Starting at the line containing "The Blender code for this object continues.", copy each line exactly, ending with the line containing "shader.inputs[name].default_value = value". Leave out everything else.

─── Supplied material ───

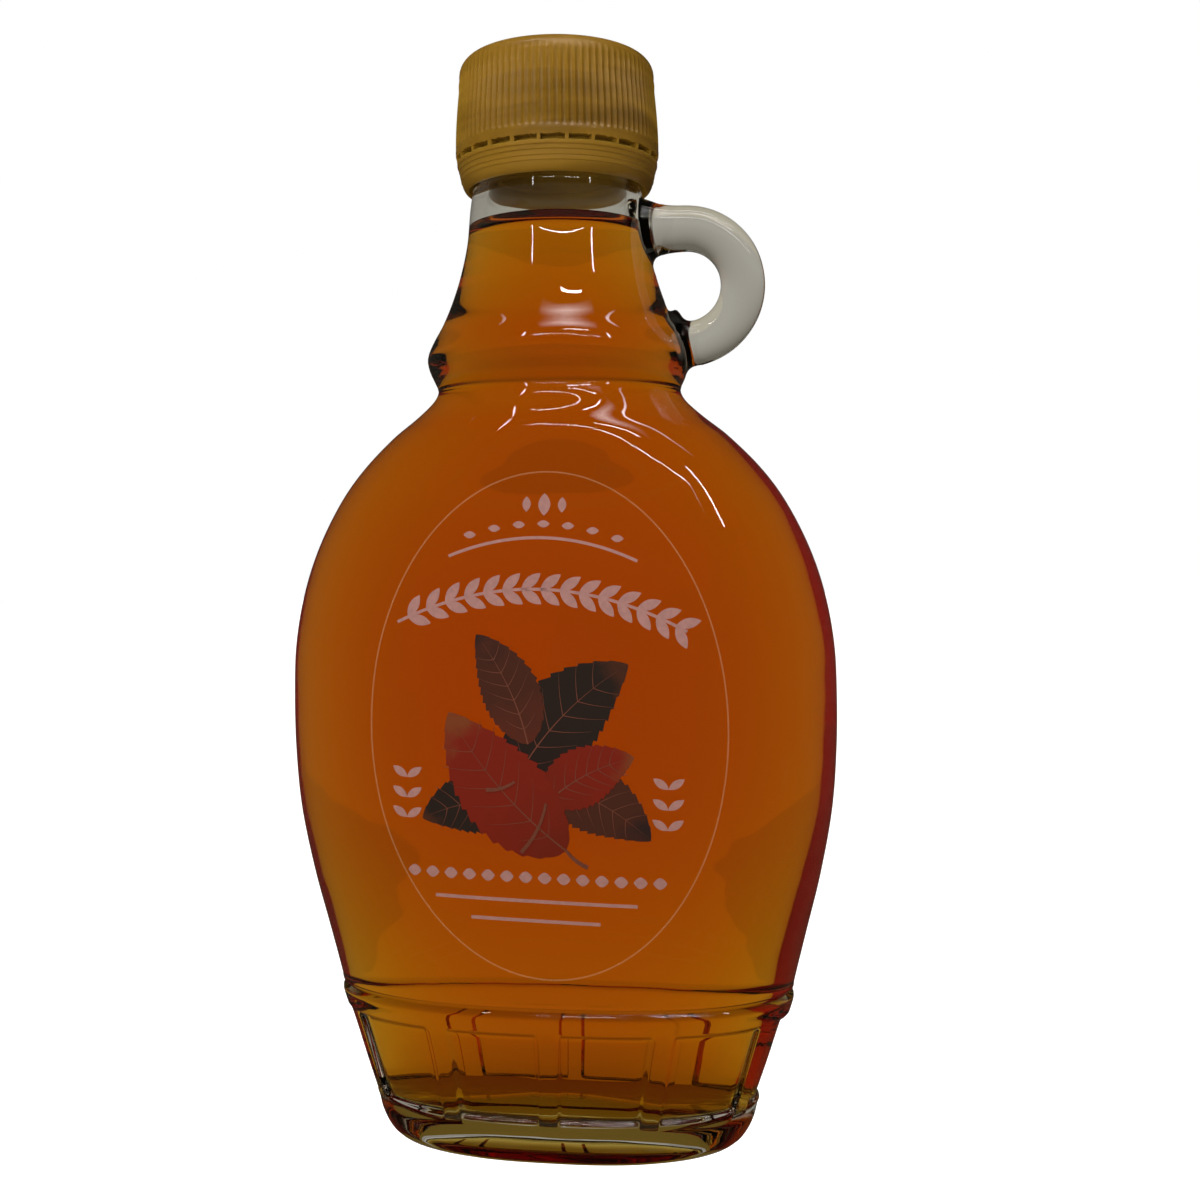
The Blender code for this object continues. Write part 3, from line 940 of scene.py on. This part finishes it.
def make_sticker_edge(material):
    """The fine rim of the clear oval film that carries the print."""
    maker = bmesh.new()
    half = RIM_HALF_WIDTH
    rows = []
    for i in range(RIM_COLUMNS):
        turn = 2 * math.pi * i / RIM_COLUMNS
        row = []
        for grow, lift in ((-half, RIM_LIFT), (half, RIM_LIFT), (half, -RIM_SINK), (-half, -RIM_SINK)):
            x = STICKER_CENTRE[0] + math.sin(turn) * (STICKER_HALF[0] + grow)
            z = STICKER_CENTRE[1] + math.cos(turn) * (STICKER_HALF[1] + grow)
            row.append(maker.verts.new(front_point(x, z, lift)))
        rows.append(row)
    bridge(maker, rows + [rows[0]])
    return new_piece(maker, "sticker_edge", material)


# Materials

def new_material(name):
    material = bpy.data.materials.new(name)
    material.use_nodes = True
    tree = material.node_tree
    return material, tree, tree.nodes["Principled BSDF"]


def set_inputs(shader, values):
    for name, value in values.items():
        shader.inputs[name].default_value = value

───
─── Supplied material ───

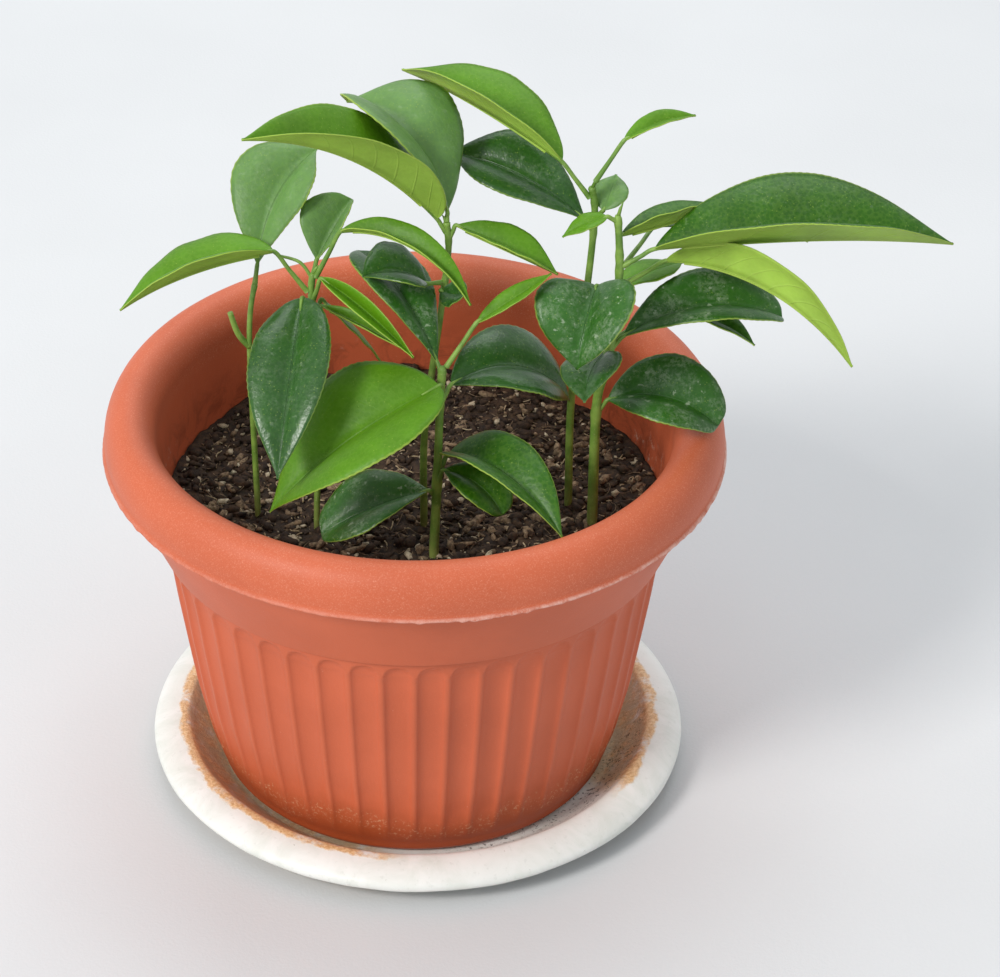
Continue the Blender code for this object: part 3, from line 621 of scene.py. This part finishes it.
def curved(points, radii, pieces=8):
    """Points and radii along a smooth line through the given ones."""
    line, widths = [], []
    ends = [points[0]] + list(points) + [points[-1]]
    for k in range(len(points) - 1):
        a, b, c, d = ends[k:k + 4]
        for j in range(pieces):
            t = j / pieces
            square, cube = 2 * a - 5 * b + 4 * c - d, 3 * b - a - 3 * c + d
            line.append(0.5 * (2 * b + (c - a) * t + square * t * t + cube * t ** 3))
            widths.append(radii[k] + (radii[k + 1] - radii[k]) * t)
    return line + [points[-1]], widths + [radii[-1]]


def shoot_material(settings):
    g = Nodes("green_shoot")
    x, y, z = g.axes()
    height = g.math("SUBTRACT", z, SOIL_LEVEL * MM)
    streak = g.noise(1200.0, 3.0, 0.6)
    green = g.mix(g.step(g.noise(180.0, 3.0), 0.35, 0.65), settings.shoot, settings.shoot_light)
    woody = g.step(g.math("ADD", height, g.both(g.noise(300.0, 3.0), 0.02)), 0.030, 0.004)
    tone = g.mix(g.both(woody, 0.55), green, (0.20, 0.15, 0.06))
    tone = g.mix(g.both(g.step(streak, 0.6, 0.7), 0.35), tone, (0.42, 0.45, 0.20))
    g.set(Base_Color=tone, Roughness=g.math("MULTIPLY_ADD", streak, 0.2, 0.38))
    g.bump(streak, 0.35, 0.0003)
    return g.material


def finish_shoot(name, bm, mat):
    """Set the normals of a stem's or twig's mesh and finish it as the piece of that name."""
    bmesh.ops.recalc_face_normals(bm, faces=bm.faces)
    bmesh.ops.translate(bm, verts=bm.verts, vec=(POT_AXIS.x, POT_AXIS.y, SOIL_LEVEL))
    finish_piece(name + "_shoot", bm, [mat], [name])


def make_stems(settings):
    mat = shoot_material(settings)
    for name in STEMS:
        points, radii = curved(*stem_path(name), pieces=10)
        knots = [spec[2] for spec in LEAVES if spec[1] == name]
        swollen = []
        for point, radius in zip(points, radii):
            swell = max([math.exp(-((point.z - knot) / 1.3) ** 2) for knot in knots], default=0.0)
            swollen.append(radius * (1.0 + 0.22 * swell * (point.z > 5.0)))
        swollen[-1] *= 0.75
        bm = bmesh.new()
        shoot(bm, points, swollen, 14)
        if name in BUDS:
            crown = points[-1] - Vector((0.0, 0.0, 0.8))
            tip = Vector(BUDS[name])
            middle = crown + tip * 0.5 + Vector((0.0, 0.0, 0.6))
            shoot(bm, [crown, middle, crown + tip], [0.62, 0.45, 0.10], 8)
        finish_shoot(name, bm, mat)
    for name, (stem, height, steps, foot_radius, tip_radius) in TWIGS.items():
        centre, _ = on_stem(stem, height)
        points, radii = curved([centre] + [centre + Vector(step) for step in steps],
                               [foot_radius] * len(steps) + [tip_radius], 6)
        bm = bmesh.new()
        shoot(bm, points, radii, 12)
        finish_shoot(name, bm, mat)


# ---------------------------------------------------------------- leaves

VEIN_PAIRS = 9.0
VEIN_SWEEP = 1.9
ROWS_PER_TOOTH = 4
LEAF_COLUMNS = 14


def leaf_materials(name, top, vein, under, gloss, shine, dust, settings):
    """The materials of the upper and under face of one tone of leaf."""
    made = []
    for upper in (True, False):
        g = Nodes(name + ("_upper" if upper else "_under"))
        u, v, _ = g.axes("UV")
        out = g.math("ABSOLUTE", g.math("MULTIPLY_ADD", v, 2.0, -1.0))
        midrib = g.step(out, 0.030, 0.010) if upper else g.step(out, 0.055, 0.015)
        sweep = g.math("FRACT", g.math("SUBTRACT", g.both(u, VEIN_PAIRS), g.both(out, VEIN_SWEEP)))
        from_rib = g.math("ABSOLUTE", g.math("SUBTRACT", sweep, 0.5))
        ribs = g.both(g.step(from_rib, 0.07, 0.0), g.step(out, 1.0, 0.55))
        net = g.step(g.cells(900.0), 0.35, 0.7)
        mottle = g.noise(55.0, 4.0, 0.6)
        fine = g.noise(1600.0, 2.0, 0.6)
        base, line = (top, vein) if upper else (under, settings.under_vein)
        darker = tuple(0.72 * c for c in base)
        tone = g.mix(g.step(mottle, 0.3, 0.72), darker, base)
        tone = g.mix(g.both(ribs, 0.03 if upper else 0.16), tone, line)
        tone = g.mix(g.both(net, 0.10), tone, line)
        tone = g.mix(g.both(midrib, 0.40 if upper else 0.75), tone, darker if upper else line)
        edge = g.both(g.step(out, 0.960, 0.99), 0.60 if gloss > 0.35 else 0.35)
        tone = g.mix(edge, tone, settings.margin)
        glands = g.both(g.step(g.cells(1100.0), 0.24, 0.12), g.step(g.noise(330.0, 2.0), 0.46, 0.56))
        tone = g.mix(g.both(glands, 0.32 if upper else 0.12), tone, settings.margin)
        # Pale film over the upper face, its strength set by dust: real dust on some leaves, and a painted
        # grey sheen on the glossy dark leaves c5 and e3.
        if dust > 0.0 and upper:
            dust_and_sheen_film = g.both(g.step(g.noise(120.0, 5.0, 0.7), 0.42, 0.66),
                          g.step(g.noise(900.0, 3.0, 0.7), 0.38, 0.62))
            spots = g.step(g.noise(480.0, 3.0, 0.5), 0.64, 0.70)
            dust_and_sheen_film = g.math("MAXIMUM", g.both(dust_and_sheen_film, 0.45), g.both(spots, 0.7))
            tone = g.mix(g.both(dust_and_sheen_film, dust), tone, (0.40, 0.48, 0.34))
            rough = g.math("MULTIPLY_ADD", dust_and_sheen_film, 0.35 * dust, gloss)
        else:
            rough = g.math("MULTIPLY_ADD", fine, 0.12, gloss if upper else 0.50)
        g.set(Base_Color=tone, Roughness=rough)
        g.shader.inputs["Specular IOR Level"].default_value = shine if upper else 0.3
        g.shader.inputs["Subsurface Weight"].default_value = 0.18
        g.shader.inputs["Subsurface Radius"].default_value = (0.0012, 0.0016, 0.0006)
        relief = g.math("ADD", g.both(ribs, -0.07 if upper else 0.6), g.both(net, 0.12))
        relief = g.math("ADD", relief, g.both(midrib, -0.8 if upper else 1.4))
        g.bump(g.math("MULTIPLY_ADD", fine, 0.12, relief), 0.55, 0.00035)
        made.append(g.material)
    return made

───

-- Finished answer --
The Blender code for this object continues. Write part 3, from line 940 of scene.py on. This part finishes it.
def make_sticker_edge(material):
    """The fine rim of the clear oval film that carries the print."""
    maker = bmesh.new()
    half = RIM_HALF_WIDTH
    rows = []
    for i in range(RIM_COLUMNS):
        turn = 2 * math.pi * i / RIM_COLUMNS
        row = []
        for grow, lift in ((-half, RIM_LIFT), (half, RIM_LIFT), (half, -RIM_SINK), (-half, -RIM_SINK)):
            x = STICKER_CENTRE[0] + math.sin(turn) * (STICKER_HALF[0] + grow)
            z = STICKER_CENTRE[1] + math.cos(turn) * (STICKER_HALF[1] + grow)
            row.append(maker.verts.new(front_point(x, z, lift)))
        rows.append(row)
    bridge(maker, rows + [rows[0]])
    return new_piece(maker, "sticker_edge", material)


# Materials

def new_material(name):
    material = bpy.data.materials.new(name)
    material.use_nodes = True
    tree = material.node_tree
    return material, tree, tree.nodes["Principled BSDF"]


def set_inputs(shader, values):
    for name, value in values.items():
        shader.inputs[name].default_value = value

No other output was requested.